The Meadow: Salt, Chocolate and Flowers


Just a sliver of the chocolate selection at The Meadow on Hudson Street.

I’ve recently been getting into salt. The first reason is because Nathan Myrvhold told me to. He said that the only place we needed salt was on the first few bites of a dish. Once it hits the taste buds, he told us, it would filter over to the rest of the meal. Since those instructions I have completely changed my salting approach. Now I use salt right before I am about to eat, with a little sprinkle on top just before serving. It works very well. The other reason is that I have been gifted a few pots of what I call fancy salts: Maldon flakespink Himalayan, smoked salt, to name just a few. Now, when I travel, it occurs to me that maybe I should bring a little to-go container of my favorite salts.


Recently I staycationed at a friends in the West Village, at an apartment on Greenwich Street. The differences in surroundings were pretty remarkable. It was so much cleaner! There I said it. The Lower East Side, the place I call home, is scrappy, and funky. It's full of grubby artists and workers, and trash is strewn everywhere I walk. On Saturday nights there are so many people hitting the bars that officers on horses patrol the streets. Have I painted the picture for you?

Now the West Village, the area west of the NYU campus—and west of 7th Avenue, is clean and full of beautiful people. Every street looks pretty enough for a film set, which it probably has been. Hudson Street seems to be the place where the beautiful people shop and that's where I found The Meadow.


The Meadow sells three things: chocolate, salt and flowers. Could there be a more perfect collection of items? The first thing I noticed was the picture window stocked full of giant blocks of coral colored salt. According to the girl behind the counter, the blocks were all from the same salt mine in Pakistan. I'd only recently heard about using slabs of salt for grilling, but these were almost too pretty to char up.


Salt blocks for grilling, or pretty enough to stack in your window.
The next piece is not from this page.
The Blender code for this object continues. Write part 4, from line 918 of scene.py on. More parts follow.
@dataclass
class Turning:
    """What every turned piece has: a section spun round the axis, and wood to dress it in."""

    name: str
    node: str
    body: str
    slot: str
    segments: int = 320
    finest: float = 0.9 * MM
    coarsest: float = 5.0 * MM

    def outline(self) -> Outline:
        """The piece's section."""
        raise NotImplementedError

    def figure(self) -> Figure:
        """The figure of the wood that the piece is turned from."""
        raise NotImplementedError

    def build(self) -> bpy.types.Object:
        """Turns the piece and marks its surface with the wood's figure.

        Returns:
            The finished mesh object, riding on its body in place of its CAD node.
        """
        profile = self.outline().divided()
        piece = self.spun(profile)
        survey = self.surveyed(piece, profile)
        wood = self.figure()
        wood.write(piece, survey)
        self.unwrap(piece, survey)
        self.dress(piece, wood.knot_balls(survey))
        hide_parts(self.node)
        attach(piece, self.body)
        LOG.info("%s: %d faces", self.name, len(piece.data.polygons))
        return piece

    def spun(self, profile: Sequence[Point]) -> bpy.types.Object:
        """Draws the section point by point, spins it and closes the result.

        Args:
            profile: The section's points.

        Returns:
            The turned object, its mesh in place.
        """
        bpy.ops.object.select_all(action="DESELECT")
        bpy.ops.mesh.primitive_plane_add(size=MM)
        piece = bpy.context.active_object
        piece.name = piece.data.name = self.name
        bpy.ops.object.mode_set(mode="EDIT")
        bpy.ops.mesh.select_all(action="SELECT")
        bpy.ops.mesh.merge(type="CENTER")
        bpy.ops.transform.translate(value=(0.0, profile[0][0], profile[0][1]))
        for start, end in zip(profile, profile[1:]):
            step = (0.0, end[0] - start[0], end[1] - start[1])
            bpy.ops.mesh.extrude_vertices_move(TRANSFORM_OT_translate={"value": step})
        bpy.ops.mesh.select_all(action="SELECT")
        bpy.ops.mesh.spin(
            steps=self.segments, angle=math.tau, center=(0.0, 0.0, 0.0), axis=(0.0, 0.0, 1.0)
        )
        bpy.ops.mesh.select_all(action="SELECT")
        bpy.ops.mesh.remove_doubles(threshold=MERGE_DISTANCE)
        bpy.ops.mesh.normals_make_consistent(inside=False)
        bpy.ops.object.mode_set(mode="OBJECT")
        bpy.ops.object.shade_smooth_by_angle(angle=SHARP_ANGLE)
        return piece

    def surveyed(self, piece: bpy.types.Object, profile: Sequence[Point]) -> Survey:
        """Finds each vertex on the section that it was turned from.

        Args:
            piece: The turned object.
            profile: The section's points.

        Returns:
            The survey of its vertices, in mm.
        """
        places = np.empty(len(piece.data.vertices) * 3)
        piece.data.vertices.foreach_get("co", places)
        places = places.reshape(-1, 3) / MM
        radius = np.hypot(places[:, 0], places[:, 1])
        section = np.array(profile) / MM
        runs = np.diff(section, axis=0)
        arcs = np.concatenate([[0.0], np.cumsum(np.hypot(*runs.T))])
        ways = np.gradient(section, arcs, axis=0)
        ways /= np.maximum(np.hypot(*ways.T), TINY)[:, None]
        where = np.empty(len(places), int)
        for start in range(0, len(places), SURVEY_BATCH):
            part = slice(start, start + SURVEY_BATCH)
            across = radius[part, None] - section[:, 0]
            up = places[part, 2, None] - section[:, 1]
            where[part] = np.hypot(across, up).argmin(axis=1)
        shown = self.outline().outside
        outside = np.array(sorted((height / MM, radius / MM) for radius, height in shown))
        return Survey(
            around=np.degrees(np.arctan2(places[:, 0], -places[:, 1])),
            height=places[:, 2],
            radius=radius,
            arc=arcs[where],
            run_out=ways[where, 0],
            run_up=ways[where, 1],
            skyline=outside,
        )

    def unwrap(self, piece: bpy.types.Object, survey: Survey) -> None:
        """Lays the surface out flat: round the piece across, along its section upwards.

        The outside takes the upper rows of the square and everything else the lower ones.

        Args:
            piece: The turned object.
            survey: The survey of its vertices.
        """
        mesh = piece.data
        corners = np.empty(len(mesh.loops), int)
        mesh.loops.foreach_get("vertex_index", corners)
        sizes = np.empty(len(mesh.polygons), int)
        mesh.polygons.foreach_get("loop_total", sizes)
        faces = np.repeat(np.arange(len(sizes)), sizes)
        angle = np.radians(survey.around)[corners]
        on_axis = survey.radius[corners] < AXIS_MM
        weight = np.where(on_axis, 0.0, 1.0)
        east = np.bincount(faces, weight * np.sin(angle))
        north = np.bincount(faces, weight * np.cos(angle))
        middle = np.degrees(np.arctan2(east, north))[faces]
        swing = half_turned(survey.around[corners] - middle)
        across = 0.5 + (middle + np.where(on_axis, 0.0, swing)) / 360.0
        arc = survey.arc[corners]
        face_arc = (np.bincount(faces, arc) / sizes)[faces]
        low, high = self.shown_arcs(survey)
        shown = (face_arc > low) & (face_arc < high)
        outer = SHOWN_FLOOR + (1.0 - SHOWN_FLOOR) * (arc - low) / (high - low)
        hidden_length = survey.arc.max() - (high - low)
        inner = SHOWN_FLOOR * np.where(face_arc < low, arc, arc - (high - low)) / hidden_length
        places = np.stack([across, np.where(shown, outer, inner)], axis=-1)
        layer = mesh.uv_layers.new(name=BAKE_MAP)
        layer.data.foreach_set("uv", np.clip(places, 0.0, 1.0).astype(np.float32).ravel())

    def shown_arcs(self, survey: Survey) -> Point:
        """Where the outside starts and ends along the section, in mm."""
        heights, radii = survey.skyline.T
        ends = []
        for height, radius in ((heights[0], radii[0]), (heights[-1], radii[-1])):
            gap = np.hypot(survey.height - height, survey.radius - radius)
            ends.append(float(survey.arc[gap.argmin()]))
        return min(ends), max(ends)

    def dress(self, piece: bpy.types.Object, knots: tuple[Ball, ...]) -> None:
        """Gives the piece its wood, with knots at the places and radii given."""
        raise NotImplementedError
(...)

Mark and Jennifer Bitterman first opened The Meadow in Portland, and thankfully they journeyed to the east coast for their second location, which they opened in 2010. Mark Bitterman is the author of Salted, a self-proclaimed manifesto on the history of salt, so it kind of goes without saying that we should trust this guy when he decides to put a salt on his shelves. Despite the salt forward window, what pulled me in to the store were the flowers.


When I first moved to New York, which was about the time the Bitterman's opened The Meadow, I learned a sad fact: that there are no florists in New York City. Sure, they're somewhere, but they weren't where I was. The only flowers available to me were the ones at the bodegas, the farmer's markets, and Whole Foods, whose flowers seemed to die long before I wanted them to. The array of spring buds inside The Meadow were glorious, and I'm not just saying this because we've been locked in the winter blahs for so long.
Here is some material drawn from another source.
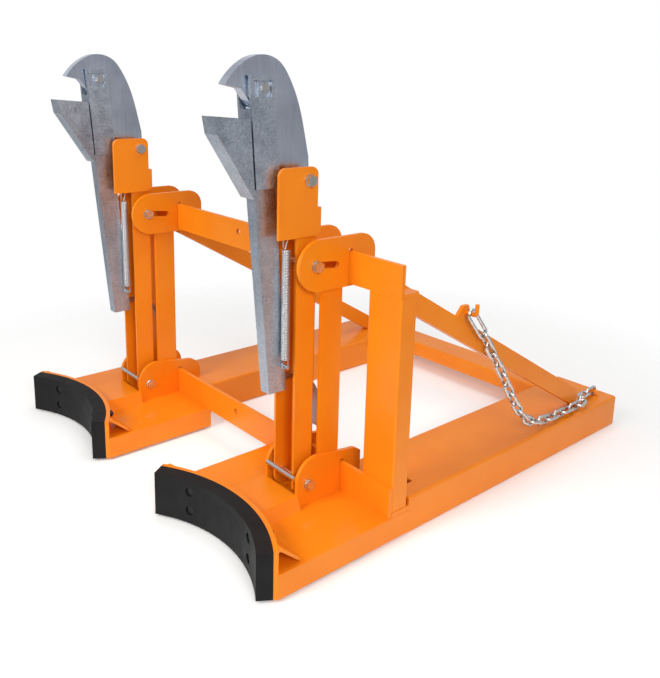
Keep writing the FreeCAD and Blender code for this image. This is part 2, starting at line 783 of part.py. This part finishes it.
def spring_body():
    outer = rod_z(spring_x, spring_y, spring_outer / 2, spring_bottom, spring_top)
    core = rod_z(spring_x, spring_y, spring_outer / 2 - spring_wire, spring_bottom - 1, spring_top + 1)
    coil = outer.cut(core)
    return group([coil, spring_loop(spring_pin_low, spring_bottom, -1),
                  spring_loop(spring_pin_high, spring_top, 1)])


def rod_path(points, diameter, bend):
    # Bent round bar: straight runs joined by tangent arcs of one radius
    corners = [Vector(*point) for point in points]
    edges = []
    cursor = corners[0]
    for before, corner, after in zip(corners, corners[1:], corners[2:]):
        a = before.sub(corner).normalize()
        b = after.sub(corner).normalize()
        half = a.getAngle(b) / 2
        run = bend / math.tan(half)
        first = corner.add(Vector(a).multiply(run))
        last = corner.add(Vector(b).multiply(run))
        middle_way = a.add(b).normalize()
        centre = corner.add(Vector(middle_way).multiply(bend / math.sin(half)))
        middle = centre.sub(Vector(middle_way).multiply(bend))
        edges.append(Part.makeLine(cursor, first))
        edges.append(Part.Arc(first, middle, last).toShape())
        cursor = last
    edges.append(Part.makeLine(cursor, corners[-1]))
    wire = Part.Wire(edges)
    start = corners[0]
    direction = corners[1].sub(start).normalize()
    profile = Part.Wire([Part.makeCircle(diameter / 2, start, direction)])
    return wire.makePipeShell([profile], True, True)


# Safety chain gear on the outboard brace and pocket
def chain_hook():
    # Lug on the brace with a pin that turns up at its end
    base = brace_top(hook_y)
    face = chain_x + brace_thickness / 2
    lug = polygon_yz([(hook_y - 24, brace_top(hook_y - 24)), (hook_y - 8, base + hook_rise + 14),
                      (hook_y + 8, base + hook_rise + 14), (hook_y + 20, brace_top(hook_y + 20))],
                     face - hook_plate, face)
    rod = rod_path([(face - hook_plate / 2, hook_y, base + hook_rise),
                    (face + hook_reach, hook_y, base + hook_rise),
                    (face + hook_reach, hook_y, base + hook_rise + 22)], rod_diameter, 7.0)
    return lug.fuse(rod).removeSplitter()


def chain_eye():
    r = 11.0
    z = pocket_height
    points = [(chain_x - r, eye_y, z), (chain_x - r, eye_y, z + eye_rise),
              (chain_x + r, eye_y, z + eye_rise), (chain_x + r, eye_y, z)]
    return rod_path(points, rod_diameter, r - 0.5)


def chain_link(centre, forward, flat_side, length, width, wire):
    # One stadium-shaped link; forward is its long direction and flat_side lies in its plane
    f = Vector(forward).normalize()
    s = Vector(flat_side)
    s = s.sub(Vector(f).multiply(s.dot(f))).normalize()
    r = (width - wire) / 2
    half = (length - wire) / 2 - r

    def at(a, b):
        return centre.add(Vector(f).multiply(a)).add(Vector(s).multiply(b))
    edges = [Part.makeLine(at(0, r), at(half, r)),
             Part.Arc(at(half, r), at(half + r, 0), at(half, -r)).toShape(),
             Part.makeLine(at(half, -r), at(-half, -r)),
             Part.Arc(at(-half, -r), at(-half - r, 0), at(-half, r)).toShape(),
             Part.makeLine(at(-half, r), at(0, r))]
    profile = Part.Wire([Part.makeCircle(wire / 2, at(0, r), f)])
    return Part.Wire(edges).makePipeShell([profile], True, True)


def chain_centres(route, pitch):
    # Places at equal steps along a polyline, from its last point backwards
    places = []
    points = [Vector(*point) for point in reversed(route)]
    index = 0
    here = points[0]
    left = 0.0
    while True:
        gap = points[index + 1].sub(here)
        if gap.Length >= left:
            here = here.add(gap.normalize().multiply(left))
            places.append(here)
            left = pitch
        else:
            left -= gap.Length
            index += 1
            here = points[index]
            if index + 1 >= len(points):
                return places


def chain_places():
    lie = pocket_height + chain_width / 2 + fit_gap + chain_slack
    hang_x = chain_x + chain_side
    grip = (chain_length - chain_wire) / 2 - chain_wire / 2 - rod_diameter / 2 - 0.4
    route = [(hang_x, hook_y + 20, brace_top(hook_y)),
             (hang_x, hook_y + 69, brace_top(hook_y) - 70),
             (hang_x, hook_y + 108, brace_top(hook_y) - 122),
             (hang_x, hook_y + 168, brace_top(hook_y) - 213),
             (hang_x, hook_y + 213, brace_top(hook_y) - 262),
             (hang_x, hook_y + 252, lie + 8),
             (hang_x, hook_y + 300, lie),
             (hang_x, brace_foot_y + 10, lie),
             (chain_x, eye_y - 62, pocket_height + eye_rise),
             (chain_x, eye_y - grip, pocket_height + eye_rise)]
    places = chain_centres(route, chain_pitch)
    return places[:len(places) // 2 * 2]


def safety_chain():
    places = chain_places()
    links = []
    for index, place in enumerate(places):
        before = places[max(index - 1, 0)]
        after = places[min(index + 1, len(places) - 1)]
        forward = before.sub(after)
        across = Vector(1, 0, 0)
        side = forward.cross(across) if index % 2 == 0 else across
        links.append(chain_link(place, forward, side, chain_length, chain_width, chain_wire))
    return group(links)


def snap_hook():
    # Long snap link between the hook's pin and the first chain link
    places = chain_places()
    last = places[-1]
    up = last.sub(places[-2]).normalize()
    grip = chain_length / 2 - 1.5 * chain_wire - fit_gap
    low = last.add(up.multiply(grip))
    lift = (rod_diameter + chain_wire) / 2 + 0.4
    pin = Vector(low.x, hook_y, brace_top(hook_y) + hook_rise)
    lean = pin.sub(low).normalize()
    top = pin.add(lean.multiply(lift))
    way = low.sub(top)
    centre = top.add(Vector(way).multiply(0.5))
    return chain_link(centre, way, way.cross(Vector(1, 0, 0)), way.Length + chain_wire, snap_width,
                      chain_wire)


def build():
    for side in ("left", "right"):
        save("fork_pocket", fork_pocket(side), side)
        save("base_box", base_box(side), side)
        save("saddle_plate", saddle_plate(), side)
        save("saddle_pad", saddle_pad(), side)
        save("pad_bolts", pad_bolts(), side)
        save("base_spine", base_spine(), side)
        save("saddle_gussets", saddle_gussets(), side)
        save("lower_brackets", lower_brackets(side), side)
        save("upper_brackets", upper_brackets(), side)
        save("uprights", uprights(), side)
        save("mast_arm", mast_arm(), side)
        save("pivot_bushes", pivot_bushes(), side)
        save("pivot_bolt", pivot_bolt(), side)
        save("slot_bolt", slot_bolt(), side)
        save("slot_bushes", slot_bushes(), side)
        save("stop_rod", stop_rod_piece(), side)
        save("head_bracket", head_bracket(), side)
        save("head_spacers", head_spacers(), side)
        save("head_bolt", head_bolt(), side)
        save("beak", beak(), side)
        save("jaw_lever", jaw_lever(), side)
        save("jaw_bolt", jaw_bolt_piece(), side)
        save("lever_tail", lever_tail(), side)
        save("spring", spring_body(), side)
    save("upper_cross_bar", cross_bar(upper_bar_front, post_top))
    save("lower_cross_bar", cross_bar(lower_bar_front, base_top))
    save("rear_cross_bar", rear_cross_bar())
    save("end_post", end_post())
    save("post_cap", post_cap())
    save("post_foot", post_foot())
    save("left_brace", brace(upper_bar_back + 1, sides["left"] + plate_inner - brace_thickness))
    save("right_brace", brace(post_back, chain_x - brace_thickness / 2).cut(post_cap()))
    save("chain_hook", chain_hook())
    save("chain_eye", chain_eye())
    save("safety_chain", safety_chain())
    save("snap_hook", snap_hook())


build()
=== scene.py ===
import math

import bmesh
import bpy
from mathutils import Matrix, Vector
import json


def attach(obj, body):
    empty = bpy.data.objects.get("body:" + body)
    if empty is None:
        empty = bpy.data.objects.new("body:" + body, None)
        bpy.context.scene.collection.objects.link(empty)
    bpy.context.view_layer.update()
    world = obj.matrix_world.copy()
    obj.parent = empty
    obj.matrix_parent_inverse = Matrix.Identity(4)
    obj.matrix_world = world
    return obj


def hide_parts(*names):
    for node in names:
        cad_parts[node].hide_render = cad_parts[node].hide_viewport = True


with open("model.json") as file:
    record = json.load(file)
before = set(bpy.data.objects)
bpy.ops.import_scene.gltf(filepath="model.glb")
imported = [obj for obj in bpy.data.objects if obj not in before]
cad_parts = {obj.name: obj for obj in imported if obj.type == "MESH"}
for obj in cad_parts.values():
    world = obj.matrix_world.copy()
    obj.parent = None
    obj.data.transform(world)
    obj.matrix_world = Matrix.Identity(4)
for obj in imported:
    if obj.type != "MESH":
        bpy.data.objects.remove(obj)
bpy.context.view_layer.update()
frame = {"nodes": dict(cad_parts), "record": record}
nodes = frame["nodes"]
record = frame["record"]
slot_of = {part["node"]: part["material_slot"] for part in record["subparts"]}

# Camera: the photograph's place, turn, tilt and lens, in the row frame.
# The image is 660 wide and 678 high, and the lens is given in pixels.
ROW_SHIFT = 0.408604
IMAGE_WIDTH = 660
IMAGE_HEIGHT = 678
FOCAL_PIXELS = 770.75
CENTRE_PIXEL = (333.89, 255.07)
CAMERA_PLACE = (1.33655, -0.76268 - ROW_SHIFT, 0.83253)
CAMERA_YAW = math.radians(48.19)
CAMERA_PITCH = math.radians(-13.29)
CAMERA_ROLL = math.radians(1.58)

forward = Vector((-math.sin(CAMERA_YAW) * math.cos(CAMERA_PITCH),
                  math.cos(CAMERA_YAW) * math.cos(CAMERA_PITCH),
                  math.sin(CAMERA_PITCH)))
level = Vector((math.cos(CAMERA_YAW), math.sin(CAMERA_YAW), 0.0))
plumb = level.cross(forward)
right = level * math.cos(CAMERA_ROLL) + plumb * math.sin(CAMERA_ROLL)
up = plumb * math.cos(CAMERA_ROLL) - level * math.sin(CAMERA_ROLL)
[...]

Just a sprinkling of what The Meadow has for sale.

I didn't buy any flowers because I was about to leave my temporary West Village home, but I did pick up some interesting chocolates, all new ones I had never seen before. I also picked up a smoked salt that smelled heavenly. I'm planning to use it on eggs and roasted veggies. But on that note, this helpful primer on what salts to use on what foods is pretty fascinating. 


The Meadow has some cool looking events, like how to grill with salt and a few tempting cocktail classes that incorporate the bitters they also stock.

And, thanks to Bitterman, in this piece on Food & Wine, I've learned that Kosher salt is a travesty to all salts. But, perhaps it's okay to use in kimchi?